ProPublica and NPR detail how the ARC was left with millions of dollars after a $30 million housing project with USAID “collapse[d],” supposedly due to trouble accessing land titles, “and other issues.” NPR reports that the Red Cross found itself

struggling with how to spend housing money. McGovern wrote an email to her senior staff in November 2013 saying that a particular housing project was “going bust.” “We still are holding $20 million of contingency,” she writes in an email. “Any ideas on how to spend the rest of this? (Besides the wonderful helicopter idea?) Can we fund Conrad’s hospital? Or more to [Partners in Health]? Any more shelter projects?”

Red Cross officials wouldn’t say what she meant by the helicopter idea, but it’s a common reference in economics to giving money away — as in, throwing it out of a helicopter.

That the ARC was unsure how to spend tens of millions of dollars in Haiti is perhaps the most shocking revelation in the ProPublica and NPR reporting. The ongoing urgent needs in Haiti were – and are – well known. From at least 2011, it was clear what strategies might be effectively employed to eliminate cholera from Haiti, yet at the beginning of 2013, the cholera epidemic remained a humanitarian emergency (as it does now), with the New York Times and other outlets urging spending for its eradication. Sanitation and access to clean drinking water were – and are – related, urgent project areas where the ARC could have channeled some of its newfound resources. By January 2013, however, the ARC had spent 4 percent of its Haiti-related funds on cholera, and 12 percent on water and sanitation, according to its own accounting. (Of these, some projects had been “very behind schedule” or “crippled by ‘“internal issues that go unaddressed,’” ProPublica and NPR explain.) The ARC itself seems to have been aware that its cholera fighting efforts were woefully inadequate. NPR notes that “[then-director of the Haiti program, Judith] St. Fort summed up [a] 2011 memo: ‘To maintain the status quo, will only yield the same failed results.'”

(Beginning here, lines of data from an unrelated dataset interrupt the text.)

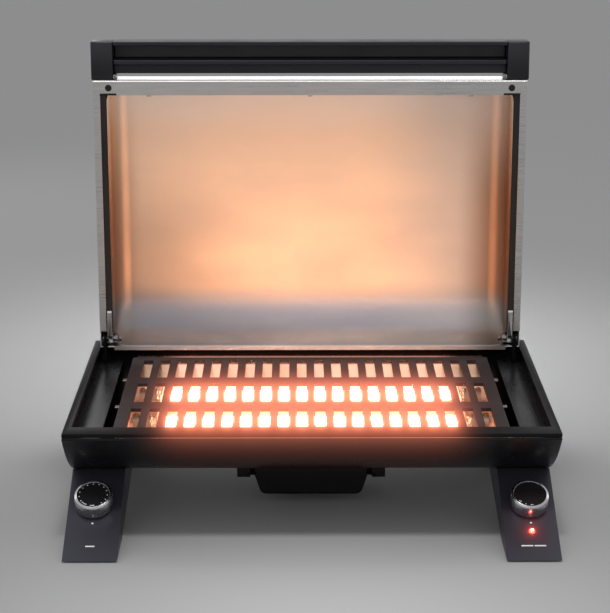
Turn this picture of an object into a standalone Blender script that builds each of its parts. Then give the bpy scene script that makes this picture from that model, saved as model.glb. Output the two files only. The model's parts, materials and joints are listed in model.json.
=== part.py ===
"""Infrared electric table grill with a flip-up lid, shown with the lid open.

Metres, +Z up. The origin is on the table under the middle of the body: +X is to the
cook's right and -Y points at the cook. Lengths called "back" are measured backwards
from the body's front edge, and lengths called "up" from the rim's top face.
"""

from math import asin, atan2, cos, hypot, pi, radians, sin, sqrt

import bmesh
import bpy
from mathutils import Matrix, Vector

# ---------------------------------------------------------------- driving dimensions
BODY_WIDTH = 0.590
BODY_DEPTH = 0.374
RIM_HEIGHT = 0.147
TROUGH_SAG = 0.090
TROUGH_LIP = 0.008
SHEET = 0.0015
END_SHEET = 0.002
RIM_THICK = 0.005
GAP = 0.0003

RIM_SIDE = 0.010
RIM_FRONT = 0.025
RIM_REAR = 0.0150

FOOT_PAD = 0.002
LEG_INNER = 0.230
LEG_TOE = 0.039
LEG_HEEL = 0.0255
LEG_WALL = 0.0025
KNOB_X = 0.2635
KNOB_UP_FACE = 0.0877
KNOB_R = 0.0232
KNOB_TALL = 0.020
BUSH_R = 0.0060
LAMP_UP_FACE = 0.0461
LAMP_R = 0.0035

GRATE_HALF = 0.240
GRATE_FRONT = 0.040
GRATE_TOP = -0.012
GRATE_THICK = 0.005
SLOT_COLUMNS = 20
SLOT_PITCH = 0.0229
SLOT_WIDE = 0.0127
SLOT_ROWS = ((0.054, 0.126), (0.150, 0.224), (0.248, 0.320))

TUBE_SPREAD = 0.050
TUBE_UP = -0.033
TUBE_R = 0.006
GLOW_HALF = 0.187

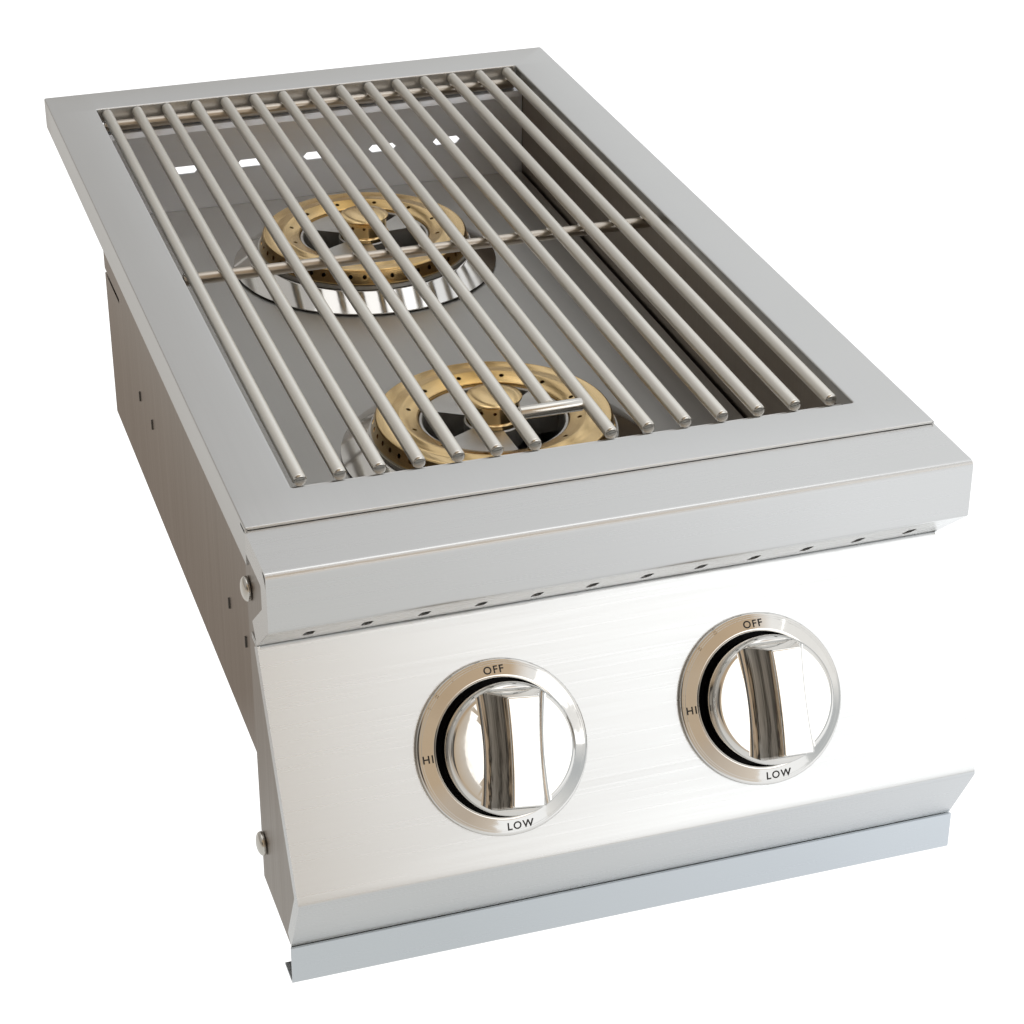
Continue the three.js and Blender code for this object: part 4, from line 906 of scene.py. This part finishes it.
class SIDEBURNER_OT_rings(bpy.types.Operator):
    """Models the two brass rings: turned channels with a row of gas ports outside and one inside"""
    bl_idname = "side_burner.rings"
    bl_label = "Burner rings"

    def execute(self, context):
        user = settings().burner
        outline = soften([
            (61.8, -RING_FOOT), (59.5, -47.3), (58.7, -46.5), (52.5, -46.9), (46.5, -46.0), (38.0, -48.5),
            (38.0, -RING_FOOT), (40.6, -RING_FOOT), (40.6, -51.1), (46.5, -48.6), (56.9, -49.1),
            (59.2, -RING_FOOT),
        ], 0.9)
        ring = turned("ring", ring_outline(outline))
        cut_ports(ring, [
            (user.port_radius, 55.5, 64, aim((0, 0, -50.5), (1, 0, 0)), user.ring_ports, 0.0),
            (user.port_radius, -52.5, -44, shift(43, 0, 0), 12, math.radians(67))])
        settle_at_burners(ring, "brass_ring", "burner_brass", "brass_{}", "burner_ring", "ring_{}")
        return {"FINISHED"}


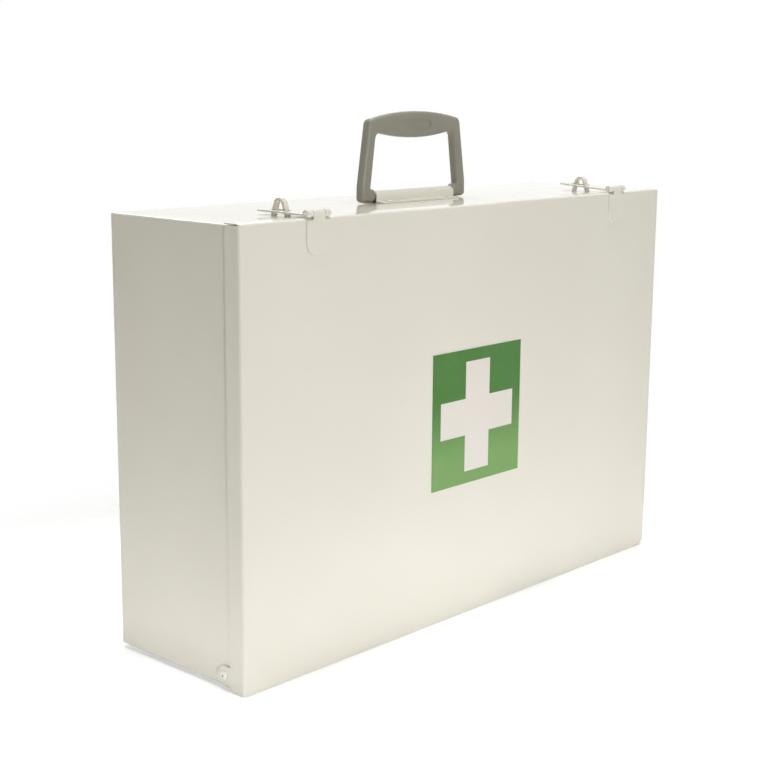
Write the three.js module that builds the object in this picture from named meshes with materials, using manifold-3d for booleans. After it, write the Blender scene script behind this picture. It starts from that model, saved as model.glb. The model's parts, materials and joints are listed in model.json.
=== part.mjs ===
// Sheet-steel first aid box with a drop-down front lid, two slotted hasps and a folding handle.
// Millimetres, +Z up, front towards -Y. Inside the builders x = 0 is the middle of the box,
// y = 0 the front of the lid and z = 0 the underside of the body.
import * as THREE from 'three';
import { mergeVertices } from 'three/addons/utils/BufferGeometryUtils.js';
import Module from 'manifold-3d';

const wasm = await Module();
wasm.setup();

// Box
const boxWidth = 461;
const boxDepth = 128;
const lidTop = 301.7;
const lidDepth = 13.8;
const lidDrop = 2.9;
const lidSheet = 0.7;
const bodySheet = 0.8;
const lidGap = 0.4;
const bendRadius = 1.8;
const bodyBendRadius = 1.2;
const rimSetback = 7;
const backFlange = 10;
const seatGap = 0.1;
const trimGap = 0.3;
const cornerSlit = 0.5;
const flatCornerRun = 20;
const flatCornerRise = 5.2;

// Lid pivots
const hingeY = 19.4;
const hingeZ = 6.9;
const earRadius = 6.5;
const hingeRivetRadius = 1.6;
const hingeHeadRadius = 3.3;
const hingeHeadHeight = 1.3;
const washerRadius = 3.4;
const washerSheet = 1;
const rivetTail = 2;

// Folding handle, its heights counted from its pivot
const handleOffset = 2.5;
const pivotAboveTop = 4.6;
const toePinRadius = 2.6;
const toePinPlay = 0.4;
const toePinReach = 12;
const handleDepth = 8;
const handleEdge = 2.4;
const toeLength = 4.7;
const footLegWidth = 9.1;
const footLegZ = 7.5;
const footTopZ = 5.6;
const footBottomZ = -3.8;
const legLean = 7.4;
const shoulderZ = 55.1;
const crownRise = 5.4;
const topLegWidth = 7.2;
const gripEndDrop = 9;
const bellyDrop = 4.7;
const bellyNotchRadius = 1.5;
const recessLength = 31;
const recessHeight = 6.6;
const recessDepth = 0.4;

// Handle bracket
const bracketLength = 85;
const bracketToToe = 0.6;
const bracketSheet = 1.2;
const bracketFlange = 6.8;
const bracketCorner = 2.4;
const bracketRivetInset = 9.5;
const bracketRivetRadius = 1.2;
const bracketHeadRadius = 2.2;
const bracketHeadHeight = 0.6;
const backingSheet = 1.2;
const backingMargin = 2;

// Hasps
const leftHaspInset = 67.6;
const rightHaspInset = 60.3;
const haspPlateWidth = 22.4;
const haspPlateBottom = 24.2;
const haspPlateTop = 1.2;
const haspPlateSheet = 1;
const haspPlateCorner = 9;
const haspTabWidth = 10.4;
const haspPinRadius = 1.2;
const haspPinPlay = 0.2;
const haspPinRecess = 0.4;
const barrelLift = 0.2;
const strapSheet = 1.2;
const strapDrop = 0.1;
const strapWidth = 21.2;
const strapTipWidth = 15;
const strapShoulder = 8.5;
const strapReach = 50.6;
const strapCorner = 4.5;
const strapSlotWidth = 7.4;
const knuckleGap = 0.4;
const knuckleNotch = 4.6;
const leftStrapRise = 0;
const rightStrapRise = 3;

// Staples
const stapleY = 35.2;
const stapleSpan = 15;
const stapleLean = 19;
const stapleKnee = 0.6;
const stapleStrip = 2.1;
const stapleWidth = 4;
const stapleHeight = 11.9;
const staplePlay = 0.3;
const stapleClinch = 4.5;
const stapleSlotPlay = 1;

// Rubber feet
const footHeight = 3.3;
const footRadius = 8;
const footTaper = 0.9;
const soleEdge = 0.5;
const footInset = 30;
const footFrontY = 35;
const footRearInset = 19.2;
const footStemRadius = 3;
const footBarbRadius = 4.2;
const footBarbHeight = 2.6;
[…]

The ARC took upon itself an outsized role after the Haiti quake; it had a responsibility to use the funds it raised sustainably and efficiently, delivering the maximum good per dollar that it could, while prioritizing Haitian involvement at every level. Instead, the tragedy of the Haiti earthquake seems to have become a way for the ARC to make a $100 million budget deficit vanish while offering plenty of overhead expenses for an array of projects, many never completed. Sadly, while many of the problems identified by ProPublica and NPR are shown to be “of its own making,” the lack of results, exclusion of Haitian voices and reliance on foreign expertise are symptoms of the aid industry’s problems writ large.